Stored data

-- Start --

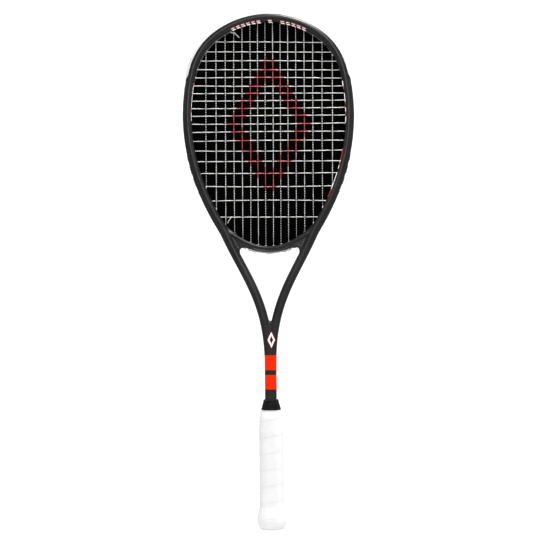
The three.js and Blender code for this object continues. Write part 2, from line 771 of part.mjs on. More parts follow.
// A loft along +Z through [z, half width, half depth] entries, smaller all round by `inset`.
const loft = (profile, inset = 0, section = HANDLE_SECTION) =>
  sweep(section, profile, ([z, halfWidth, halfDepth], u, v) => {
    return new THREE.Vector3(u * (halfWidth - inset), v * (halfDepth - inset), z);
  });

// A profile carried on straight past both of its ends, for a cutter.
function runOut(profile, extra) {
  const first = [profile[0][0] - extra, ...profile[0].slice(1)];
  const last = profile[profile.length - 1];
  return [first, ...profile, [last[0] + extra, ...last.slice(1)]];
}

function gripWrap(tails) {
  const inside = loft(runOut(WRAP_PROFILE, WRAP_RUN_OUT), WRAP_THICKNESS);
  return without(loft(WRAP_PROFILE), [inside, tails]);
}

// One staple, its crown across the handle's side and its legs into the core, grown by `grow`.
function staple(turns, grow) {
  const { z, halfCrown, wire, leg } = STAPLE;
  const out = turns % 2 ? STAPLE.face : STAPLE.side;
  const thick = wire + 2 * grow;
  const crown = box(thick, 2 * halfCrown + 2 * grow, thick, out, 0, z);
  const legs = [-1, 1].map((end) => {
    const x = out - leg / 2 + wire / 2;
    return box(leg + 2 * grow, thick, thick, x, end * (halfCrown - wire / 2), z);
  });
  const turn = new THREE.Matrix4().makeRotationZ((turns * Math.PI) / 2);
  return joined([crown, ...legs]).transform(turn.elements);
}

const STAPLE_TURNS = { right: 0, back: 1, left: 2, front: 3 };
const staplePockets = () => Object.values(STAPLE_TURNS).map((turns) => staple(turns, GAP));

function buttCap() {
  const pocket = CAP_POCKET_ZS.map((z) => [z, NECK[0] + GAP, NECK[1] + GAP]);
  const recess = [-BADGE.high, BADGE.high + GAP].map((z) => [
    z,
    BADGE.halfWidth + GAP,
    BADGE.halfDepth + GAP,
  ]);
  const body = loft([...CAP_RIM, ...CAP_SKIRT]);
  return without(body, [loft(pocket), loft(recess, 0, OVAL), ...staplePockets()]);
}

const buttMedallion = () =>
  loft([BADGE.low, BADGE.high].map((z) => [z, BADGE.halfWidth, BADGE.halfDepth]), 0, OVAL);

// Half of the foam core, in front of (-1) or behind (1) the frame's tails.
function handleCore(side, tails) {
  const neck = NECK_ZS.map((z) => [z, ...NECK]);
  const whole = loft([...neck, ...CORE_PROFILE]);
  const size = 2 * CORE_PROFILE[2][0];
  const half = box(size, size, size, 0, (side * (size + GAP)) / 2, 0);
  return without(whole.intersect(half), [tails, ...staplePockets()]);
}

const finishingTape = (tails) => without(loft(TAPE_ZS.map((z) => [z, ...TAPE_HALF])), [tails]);

function gripCollar(tails) {
  return without(loft(COLLAR_OUTSIDE), [loft(COLLAR_POCKET), tails]);
}

// ---- Assembly -----------------------------------------------------------------------------

const racket = new THREE.Group();

function addPart(name, body, material) {
  const mesh = new THREE.Mesh(
    geometryOf(body),
    new THREE.MeshStandardMaterial(MATERIALS[material]),
  );
  mesh.name = name;
  racket.add(mesh);
}

const drills = holes.map(({ mouth, seat }) => rod(mouth, seat, HOLE_RADIUS, DRILL_RUN_OUT));
const grooveEnd = lengthAtZ(GROOVE_END_Z);
const groove = alongEdge(
  rectangle(GROOVE_FLOOR, GROOVE_CUT_TOP, -GROOVE_HALF, GROOVE_HALF),
  spaced(-grooveEnd, grooveEnd, STRIP_STEP),
);
const tails = hairpin(GAP);

addPart("frame", without(hairpin(0).add(crotch()), [groove, ...drills]), "graphite");
addPart("throat_bridge", without(bridgeBlank(), [tails, groove, ...drills]), "graphite");
addPart("bumper_guard", bumperGuard(), "paleNylon");
addPart("grommet_strip_left", sideStrip(-1), "darkNylon");
addPart("grommet_strip_right", sideStrip(1), "darkNylon");
addPart("throat_grommet_strip", throatStrip(), "paleNylon");
addPart("throat_grommet_left", cornerGrommet(-1), "darkNylon");
addPart("throat_grommet_right", cornerGrommet(1), "darkNylon");
addPart("racket_string", racketString(), "string");
addPart("handle_core_front", handleCore(-1, tails), "foam");
addPart("handle_core_back", handleCore(1, tails), "foam");
addPart("butt_cap", buttCap(), "cap");
addPart("butt_medallion", buttMedallion(), "badge");
for (const [place, turns] of Object.entries(STAPLE_TURNS))
  addPart("cap_staple_" + place, staple(turns, 0), "steel");
addPart("grip_wrap", gripWrap(tails), "wrap");
addPart("finishing_tape", finishingTape(tails), "tape");
addPart("grip_collar", gripCollar(tails), "rubber");

export default racket;
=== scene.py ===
"""The looks of a strung squash racket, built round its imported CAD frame.

+Z runs from the butt to the crown, X across the head, and -Y is the front face. The helpers work
in millimetres, and the meshes are stored in metres.
"""

import math

import bmesh
import bpy
import numpy as np
from mathutils import Matrix, Vector, geometry, noise
from mathutils.bvhtree import BVHTree


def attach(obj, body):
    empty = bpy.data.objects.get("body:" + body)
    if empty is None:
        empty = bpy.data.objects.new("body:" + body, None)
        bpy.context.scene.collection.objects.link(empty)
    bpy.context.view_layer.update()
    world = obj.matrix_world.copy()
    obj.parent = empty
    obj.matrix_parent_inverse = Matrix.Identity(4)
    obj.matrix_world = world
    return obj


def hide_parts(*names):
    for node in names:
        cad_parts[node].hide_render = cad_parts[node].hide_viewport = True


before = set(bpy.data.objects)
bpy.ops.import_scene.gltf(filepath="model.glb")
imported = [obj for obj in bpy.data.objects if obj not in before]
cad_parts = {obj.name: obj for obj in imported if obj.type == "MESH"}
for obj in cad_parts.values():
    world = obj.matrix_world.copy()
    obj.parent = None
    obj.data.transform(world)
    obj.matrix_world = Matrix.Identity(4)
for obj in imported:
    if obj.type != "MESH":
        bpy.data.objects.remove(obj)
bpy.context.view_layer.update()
MM = 0.001

# ---- The racket's driving dimensions, as in the CAD ----

CROWN_Z = 683.8
CROWN_ARCS = [(121.3, 36.4), (89.8, 75.5), (247.2, 90.0)]
SIDE_PULL = 86.8
KNEE = np.array([64.3, 390.2])
KNEE_ANGLE = 24.6
KNEE_PULLS = (10.0, 67.7)
SHAFT_HALF = 7.65
SHAFT_TOP_Z = 217.2
SHAFT_PULL = 83.0
TAIL_Z = 60.0
WIDEST_Z = 548.0

HOOP_WIDTH = 10.9
LEG_WIDTH = 11.4
BEAM_HALF = 9.5
CREST = [(0, 4.6), (90, 5.5), (180, 7.1), (300, 8.2), (360, 8.7), (440, 5.7)]

BRIDGE_TOP = [(69, 420), (57.7, 397.7), (28, 375.5), (0, 375.5)]
BRIDGE_BOTTOM = [(39.5, 374.7), (29, 373.4), (18, 367.4), (0, 367.4)]
THROAT_CORNER = (42.2, 373.4)
THROAT_LEG = (38.2, 363.0)
THROAT_REACH = 34.5

GROOVE_HALF = 3.9
GROOVE_FLOOR = -2.6
GROOVE_END_Z = 389.0
STRIP_FLOOR = -2.3
STRIP_TOP = -1.5
SEAT = -0.6
BUMPER_END_Z = 595.0
SIDE_END_Z = 391.0
UNDER_SEAT = 2.0
UNDER_PLATE = 0.7

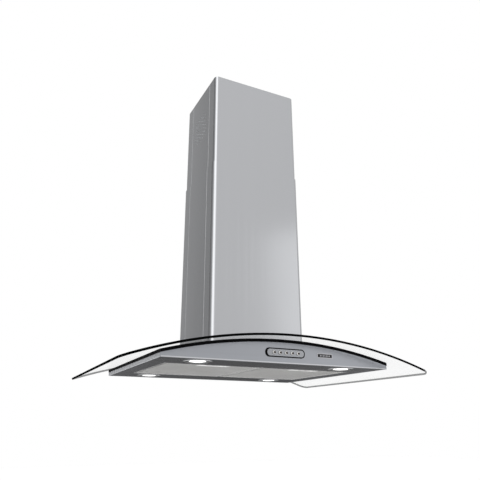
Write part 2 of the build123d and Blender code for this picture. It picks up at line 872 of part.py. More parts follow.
def side_prism(outline, x0, x1):
    """An outline drawn in Y and Z about the fan's axis, extruded from x0 to x1."""
    sheet = Plane(origin=(x0, 0, up(fan_centre)), x_dir=(0, 1, 0), z_dir=(1, 0, 0)) * outline
    return extrude(sheet, x1 - x0)


def make_fan_scroll():
    wrap = side_prism(scroll_outline(0) - scroll_outline(blower_sheet), -scroll_half_width, scroll_half_width)
    side = scroll_outline(0) - Circle(scroll_inlet_radius)
    left = side_prism(side, -scroll_half_width - blower_sheet, -scroll_half_width)
    right = side_prism(side, scroll_half_width, scroll_half_width + blower_sheet)
    return wrap + left + right


def make_impeller():
    """Forward-curved wheel: a middle disc, two end rings and blades, on its shaft."""
    half = impeller_half_width
    ring = Circle(impeller_radius) - Circle(impeller_inner_radius)
    wheel = side_prism(Circle(impeller_radius), -impeller_ring / 2, impeller_ring / 2)
    wheel = wheel + side_prism(ring, half - impeller_ring, half)
    wheel = wheel + side_prism(ring, -half, -half + impeller_ring)
    middle = (impeller_radius + impeller_inner_radius) / 2
    chord = (impeller_radius - impeller_inner_radius) / math.cos(math.radians(impeller_blade_turn))
    chord = chord * impeller_blade_fill
    blades = Sketch()
    for index in range(impeller_blades):
        angle = 360 / impeller_blades * index
        blade = Pos(middle, 0) * Rot(0, 0, impeller_blade_turn) * Rectangle(chord, impeller_blade_thickness)
        blades = blades + Rot(0, 0, angle) * blade
    wheel = wheel + side_prism(blades, -half + impeller_ring / 2, half - impeller_ring / 2)
    wheel = wheel + side_prism(Circle(impeller_hub_radius),
                               -impeller_hub_half_length, impeller_hub_half_length)
    return wheel + side_prism(Circle(shaft_radius), -shaft_length, impeller_hub_half_length)


def make_fan_motor():
    back = -scroll_half_width - blower_sheet
    body = side_prism(Circle(motor_radius), back, -motor_gap)
    body = fillet(body.edges().filter_by(GeomType.CIRCLE), motor_edge_round)
    return body - side_prism(Circle(shaft_radius + shaft_clearance), -shaft_length - shaft_end_room, 0)


def make_motor_spider():
    """The arms that carry the motor across the left inlet."""
    face = -scroll_half_width - blower_sheet
    reach = scroll_inlet_radius + spider_reach
    plan = Circle(spider_hub_radius)
    for index in range(spider_arms):
        arm = Pos(reach / 2, 0) * Rectangle(reach, spider_arm_width)
        plan = plan + Rot(0, 0, 360 / spider_arms * index + spider_first_arm_angle) * arm
    return side_prism(plan, face - spider_thickness, face)


def make_outlet_collar():
    low = up(blower_top)
    tube = Circle(collar_radius) - Circle(collar_radius - collar_wall)
    flange = Circle(collar_radius + collar_flange_width) - Circle(collar_radius - collar_wall)
    collar = prism(tube, low, low + collar_length) + prism(flange, low, low + collar_flange_thickness)
    ledge_top = up(flap_hinge_height) - flap_rod_radius - 2 * flap_ledge_gap
    ledge = Circle(collar_radius - collar_wall) - Circle(collar_radius - collar_wall - flap_ledge_width)
    collar = collar + prism(ledge, ledge_top - flap_ledge_thickness, ledge_top)
    for sign in (-1, 1):
        collar = collar - cross_rod(flap_rod_radius + flap_rod_clearance, -collar_radius - cut_over,
                                    collar_radius + cut_over, sign * flap_hinge_offset, up(flap_hinge_height))
    return collar


def make_flap(sign):
    """Half of the non-return damper, lying shut on its ledge; it swings up about its rod."""
    radius = collar_radius - collar_wall - flap_edge_gap
    hinge = sign * flap_hinge_offset
    cut = Pos(0, sign * (flap_hinge_offset - radius)) * Rectangle(4 * radius, 2 * radius)
    low = up(flap_hinge_height) - flap_rod_radius - flap_ledge_gap
    plate = prism(Circle(radius) - cut, low, low + flap_thickness)
    reach = math.sqrt(collar_radius ** 2 - (flap_hinge_offset + flap_rod_radius) ** 2) - flap_rod_inset
    return plate + cross_rod(flap_rod_radius, -reach, reach, hinge, up(flap_hinge_height))


# ---------------------------------------------------------------- electrical pieces

def standing_box(size, x):
    """A box on the pan behind the filters."""
    width, depth, height = size
    box = block(x - width / 2, x + width / 2, electrics_y - depth / 2, electrics_y + depth / 2,
                up(electrics_floor), up(electrics_floor + height))
    return fillet(box.edges().filter_by(Axis.Z), electrics_corner_round)


def make_lamp_driver():
    x = -(control_box_size[0] + driver_box_size[0]) / 2 - electrics_gap
    return standing_box(driver_box_size, x)


def make_capacitor():
    start = control_box_size[0] / 2 + electrics_gap
    body = cross_rod(capacitor_radius, start, start + capacitor_length, electrics_y,
                     up(electrics_floor + capacitor_radius))
    return fillet(body.edges().filter_by(GeomType.CIRCLE), capacitor_edge_round)


def make_cable_gland():
    low = up(blower_top)
    body = upright_rod(gland_radius, gland_x, gland_y, low, low + gland_height)
    nut = Pos(gland_x, gland_y, low) * extrude(RegularPolygon(gland_nut_radius, 6), gland_nut_height)
    bore = upright_rod(gland_bore_radius, gland_x, gland_y, low - cut_over, low + gland_height + cut_over)
    return body + nut - bore


# ---------------------------------------------------------------- the whole hood

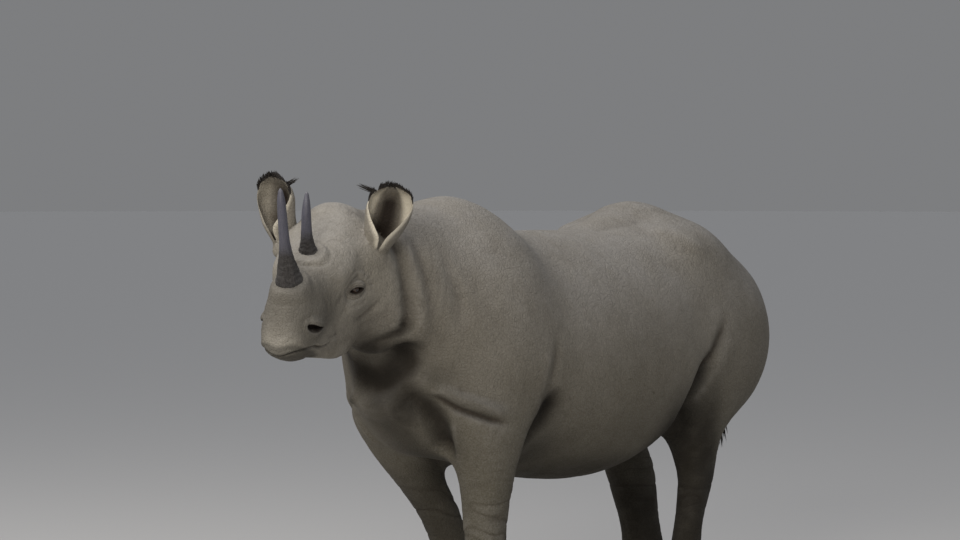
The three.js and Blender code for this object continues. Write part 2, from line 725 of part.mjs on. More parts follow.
function toenails({ rows, sole, turn: footTurn }, clear) {
  const [, , , half, front] = rows[1];
  return TOE.turns.map((turn) => {
    const side = Math.sin(degrees(turn)) * half * Math.sign(sole[0]);
    const ahead = Math.cos(degrees(turn)) * front;
    const [c, s] = [Math.cos(degrees(footTurn)), Math.sin(degrees(footTurn))];
    const [dx, dy] = [side * c + ahead * s, side * s - ahead * c];
    const [wide, thick, high] = TOE.half;
    const size = turn === 0 ? TOE.middle : 1;
    const nail = new THREE.SphereGeometry(1, 8, 6).scale(wide * size, thick, high);
    nail.rotateX(degrees(TOE.lean)).rotateZ(Math.atan2(dx, -dy));
    nail.translate(sole[0] + dx, sole[1] + dy, TOE.height);
    const ground = block([-FAR, -FAR, TOE.lift], [FAR, FAR, FAR]);
    return solid(nail).intersect(ground).subtract(clear);
  });
}

// ---- the head with its eyes, nostrils and mouth ----

const eyes = { left: eyeParts(1), right: eyeParts(-1) };
let head = solid(headSkin).intersect(before(headCut, half));
for (const eye of Object.values(eyes)) head = head.add(eye.lids).subtract(eye.slit).subtract(eye.room);
head = head.subtract(nostril(1)).subtract(nostril(-1)).subtract(mouthLine());

// ---- materials and assembly ----

const finish = (color, roughness) => new THREE.MeshStandardMaterial({ color, roughness, metalness: 0 });
const HIDE = finish(0x6a5f4e, 0.9);
const HORN = finish(0x3a322c, 0.6);
const NAIL = finish(0x4a443b, 0.7);
const EYEBALL = finish(0x120d0a, 0.12);

const animal = new THREE.Group();

function addNode(name, body, material) {
  const mesh = new THREE.Mesh(geometryOf(body), material);
  mesh.name = name;
  animal.add(mesh);
}

addNode("head", head, HIDE);
addNode("neck", neck, HIDE);
addNode("torso", torso, HIDE);
addNode("tail", tail(), HIDE);
addNode("horn_front", horn(FRONT_HORN), HORN);
addNode("horn_rear", horn(REAR_HORN), HORN);
for (const [name, side] of [["left", 1], ["right", -1]]) {
  addNode(`ear_${name}`, ear(side), HIDE);
  addNode(`eye_${name}`, eyes[name].ball, EYEBALL);
}
for (const [name, leg] of Object.entries(LEGS)) {
  const skin = netSkin(bodyForm, legGrid(leg));
  addNode(name, solid(skin).intersect(legBlock(leg, -half)), HIDE);
  toenails(leg, grown(skin)).forEach((nail, i) => {
    addNode(`${name.replace("leg", "toenail")}_${i + 1}`, nail, NAIL);
  });
}

// The origin is under the middle of the whole box, on the ground.
const box = new THREE.Box3().setFromObject(animal);
const middle = box.getCenter(vec());
animal.position.set(-middle.x, -middle.y, -box.min.z);

const rhinoceros = new THREE.Group();
rhinoceros.add(animal);

export default rhinoceros;
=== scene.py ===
import math

import bpy
import numpy as np
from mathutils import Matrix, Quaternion, Vector
from mathutils.bvhtree import BVHTree
from mathutils.kdtree import KDTree


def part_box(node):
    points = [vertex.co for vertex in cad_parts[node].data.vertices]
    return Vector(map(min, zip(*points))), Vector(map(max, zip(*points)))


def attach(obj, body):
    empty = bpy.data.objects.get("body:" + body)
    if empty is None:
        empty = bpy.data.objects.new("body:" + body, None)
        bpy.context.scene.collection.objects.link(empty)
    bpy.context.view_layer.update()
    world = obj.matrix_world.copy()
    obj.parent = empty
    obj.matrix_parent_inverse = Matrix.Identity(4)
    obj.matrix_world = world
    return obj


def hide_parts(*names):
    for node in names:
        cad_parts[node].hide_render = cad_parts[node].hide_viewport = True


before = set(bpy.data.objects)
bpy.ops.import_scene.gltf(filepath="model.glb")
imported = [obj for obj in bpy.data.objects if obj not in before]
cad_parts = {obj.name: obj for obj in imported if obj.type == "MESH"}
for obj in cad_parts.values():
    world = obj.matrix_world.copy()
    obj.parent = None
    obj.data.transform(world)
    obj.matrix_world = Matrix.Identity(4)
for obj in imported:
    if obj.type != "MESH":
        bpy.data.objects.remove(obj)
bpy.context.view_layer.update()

# ---- The room ----
# A plain, pale studio floor under the animal. Two wide, soft lamps stand ahead of it, one high up and to its
# right, one lower and to its left, and an even, cool light comes from above.

FLOOR_RADIUS = 60.0
FLOOR_SIDES = 96
FLOOR_TONE = (0.50, 0.49, 0.475, 1)
FLOOR_ROUGHNESS = 0.95
BACKDROP_TONE = (0.205, 0.208, 0.214, 1)
SKY_TONE = (0.86, 0.89, 0.95, 1)
LOW_SKY_TONE = (0.16, 0.16, 0.165, 1)
SKY_STRENGTH = 0.55
SKY_RISE = (-0.1, 0.75)  # how far up a look is turned where the sky starts and stops to brighten

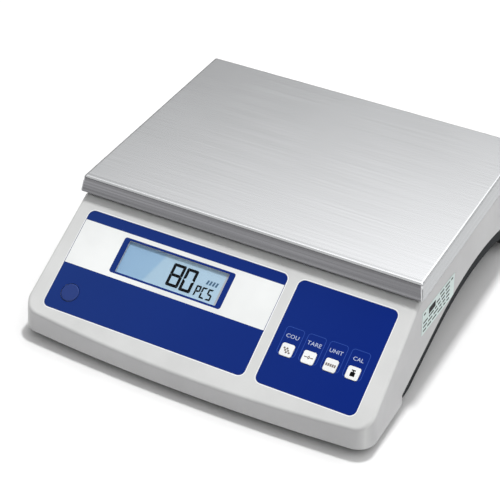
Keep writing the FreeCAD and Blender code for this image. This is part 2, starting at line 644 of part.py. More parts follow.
def make_pan():
    outer = pan_form("pan_outside", "0", "pan_top - pan_flange", "pan_bend")
    inner = pan_form("pan_inside", "pan_sheet", "pan_top - pan_flange", "pan_bend - pan_sheet")
    slits = []
    for sx in (-1, 1):
        for sy in (-1, 1):
            corner = (f"{sx} * (pan_width / 2 - slit_inset)",
                      f"pan_middle + {sy} * (pan_depth / 2 - slit_inset)", "pan_top - pan_flange - pan_sheet")
            outward = math.degrees(math.atan2(sy, sx))
            extent = ("slit_long", "slit_wide", "pan_flange - pan_bend - pan_sheet")
            slits.append(box(f"corner_slit_{sx + 1}{sy + 1}", extent, corner, Z_AXIS, f"{outward:.0f}"))
    piece(cut("pan_body", outer, [inner, *slits]), "weighing_pan")


def spider_bar(name, turn, length, wide, foot, thick):
    """A bar from the pan's middle towards one tip, level with the table."""
    lean = math.radians(turn)
    corner = (f"({wide}) / 2 * {math.sin(lean):.6f}",
              f"pan_middle - ({wide}) / 2 * {math.cos(lean):.6f}", foot)
    return box(name, (length, wide, thick), corner, Z_AXIS, f"{turn:.6f}")


def make_spider():
    low, high = "spider_foot", "spider_foot + spider_thick"
    parts = [block("spider_hub", ("hub_x", "pan_middle"), ("hub_long", "hub_wide"), low, high)]
    reach = "sqrt(tip_x * tip_x + tip_y * tip_y)"
    for name, spot in TIPS.items():
        sx, sy = (-1 if "left" in name else 1), (-1 if "front" in name else 1)
        turn = math.degrees(math.atan2(sy * size("tip_y"), sx * size("tip_x")))
        parts.append(peg(f"spider_tip_{name}", spot, "tip_radius", low, high))
        parts.append(spider_bar(f"spider_arm_{name}", turn, reach, "arm_wide", f"{low} + arm_step",
                                "spider_thick - arm_step"))
        parts.append(spider_bar(f"spider_rib_{name}", turn, f"{reach} - tip_radius", "rib_wide", high,
                                "rib_high"))
    relief = block("bolt_relief", ("cell_end", "pan_middle"), ("relief_long", "relief_wide"), high,
                   f"{high} + past")
    holes = [peg(f"spider_hole_{i}", spot, "bolt_radius + hole_fit", "spider_foot - past", f"{high} + past")
             for i, spot in enumerate(twin("cell_end", "bolt_pitch", "pan_middle"))]
    piece(cut("spider_body", fuse("spider_solid", parts), [relief, *holes]), "platform_spider")
    for name, spot in TIPS.items():
        cushion = peg(f"cushion_{name}", spot, "cushion_radius", high, "pan_top - pan_sheet")
        piece(cushion, f"pan_cushion_{name}")


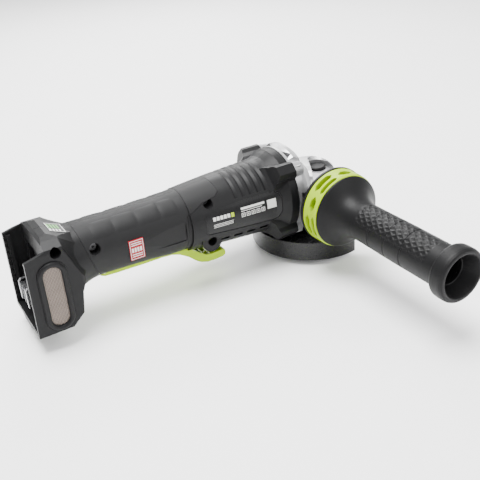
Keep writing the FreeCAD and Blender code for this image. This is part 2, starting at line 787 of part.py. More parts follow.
def grip(inset):
    """Oval grip that swells into the foot."""
    stations = [
        (-146, 30.2, 30.6, 52), (-165, 28.8, 29.2, 52.2), (-185, 27.9, 28.2, 52.6), (-205, 27.2, 27.5, 52.9),
        (-225, 26.7, 27.1, 53), (-243, 26.9, 27.4, 53), (-254, 29, 28.7, 51.5), (-264, 33, 31.7, 48.7),
    ]
    return loft([(x, half_y - inset, half_z - inset, z) for x, half_y, half_z, z in stations])


ROOF_LINE = [(-252, 76), (-258, 78.5), (-264, 80.6), (-270, 83), (-275, 85.2), (-280, 86.3), (-286, 85.6)]
ROOF_SECTION = [(34.9, -5), (34.9, 76.5), (33.2, 79.6), (24, 84), (15, 86.5)]
NECK_SECTION = [(34.9, -5), (34.9, 36), (32.5, 42), (20, 70.5), (8, 78.5)]
FLOOR_LIP = [(19, 2), (11, -2.6)]


def shoulders():
    """Cross-section of the foot, which narrows from the roof to the neck on both sides."""
    rings = [
        Part.makePolygon([V(x, y, z) for y, z in both_sides(half) + half[:1]])
        for x, half in ((-320, ROOF_SECTION), (-273, ROOF_SECTION), (-256, NECK_SECTION))
    ]
    return shaped("shoulders", Part.makeLoft(rings, True, True))


def foot():
    """Battery foot: upright block with a low roof, rounded front corners and a lip under its floor."""
    profile = padded([
        (foot_rear, 0.8), (-276.5, 1.4), (-265.4, 12), (-262.6, 32), (-258, 42), (-252, 60),
    ] + ROOF_LINE + [
        (cavity_x, 82.5), (cavity_x, 78.8), (foot_rear + 1.2, 74.2),
    ], foot_half * 2, (0, foot_half, 0), "XZ")
    plan = padded(rectangle((-325, -foot_half), (-256, foot_half)), 120, (0, 0, -5), "XY", fillet=7)
    lip = common(
        padded(both_sides(FLOOR_LIP), 30, (foot_rear, 0, 0), "YZ"),
        padded([(foot_rear, -4), (-297, -4), (-285, 2), (foot_rear, 2)], 60, (0, 30, 0), "XZ"),
    )
    return fuse(common(profile, shoulders(), plan), lip)


def corner_bosses(radius, rear_x):
    bosses = []
    for side, level in FOUR_CORNERS:
        centre = (side * boss_offset, motor_z + level * boss_offset)
        bosses.append(cylinder(radius, mouth_x - rear_x, (rear_x, *centre), "X"))
    return bosses


LOBE_SECTION = [(17, 28), (12.5, 37.5), (9, 42.5), (7.6, 47), (4.6, 49.9)]


def collar_lobes():
    """One lobe per corner screw: slopes down to the rear and widens into a web towards the barrel."""
    lobes = []
    for angle in (45, 135, 225, 315):
        flare = padded([
            (-73, 30), (-69, 35.5), (-65.2, 39), (-62.4, 45.5), (-60.2, 50), (mouth_x, 50), (mouth_x, 30),
        ], 36, (0, 18, 0), "XZ")
        lobe = common(flare, padded(both_sides(LOBE_SECTION), 36, (-76, 0, 0), "YZ"))
        lobes.append(place(lobe, (0, 0, motor_z), FreeCAD.Rotation(V(1, 0, 0), angle)))
    return lobes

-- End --

Above are the records; from them, give again exactly the lines from the one containing "on the ground." through the one containing "points = [vertex.co", both included.

// The origin is under the middle of the whole box, on the ground.
const box = new THREE.Box3().setFromObject(animal);
const middle = box.getCenter(vec());
animal.position.set(-middle.x, -middle.y, -box.min.z);

const rhinoceros = new THREE.Group();
rhinoceros.add(animal);

export default rhinoceros;
=== scene.py ===
import math

import bpy
import numpy as np
from mathutils import Matrix, Quaternion, Vector
from mathutils.bvhtree import BVHTree
from mathutils.kdtree import KDTree


def part_box(node):
    points = [vertex.co for vertex in cad_parts[node].data.vertices]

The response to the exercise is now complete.